======== Data

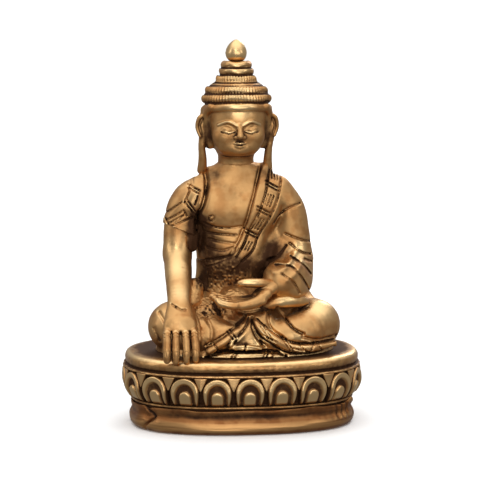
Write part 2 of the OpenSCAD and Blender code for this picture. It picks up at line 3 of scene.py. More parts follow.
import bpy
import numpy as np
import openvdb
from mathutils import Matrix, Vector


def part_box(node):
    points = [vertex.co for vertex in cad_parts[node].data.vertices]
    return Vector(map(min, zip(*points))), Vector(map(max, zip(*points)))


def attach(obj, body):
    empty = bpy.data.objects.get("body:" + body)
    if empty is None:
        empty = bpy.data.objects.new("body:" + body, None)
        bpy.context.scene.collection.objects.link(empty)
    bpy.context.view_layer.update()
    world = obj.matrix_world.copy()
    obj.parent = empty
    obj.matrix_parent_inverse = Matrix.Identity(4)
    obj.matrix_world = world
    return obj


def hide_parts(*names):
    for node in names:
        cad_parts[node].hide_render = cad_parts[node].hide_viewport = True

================

_Set task_
All lines above containing the string "import" are to be collected.

_Result_
import bpy
import numpy as np
import openvdb
from mathutils import Matrix, Vector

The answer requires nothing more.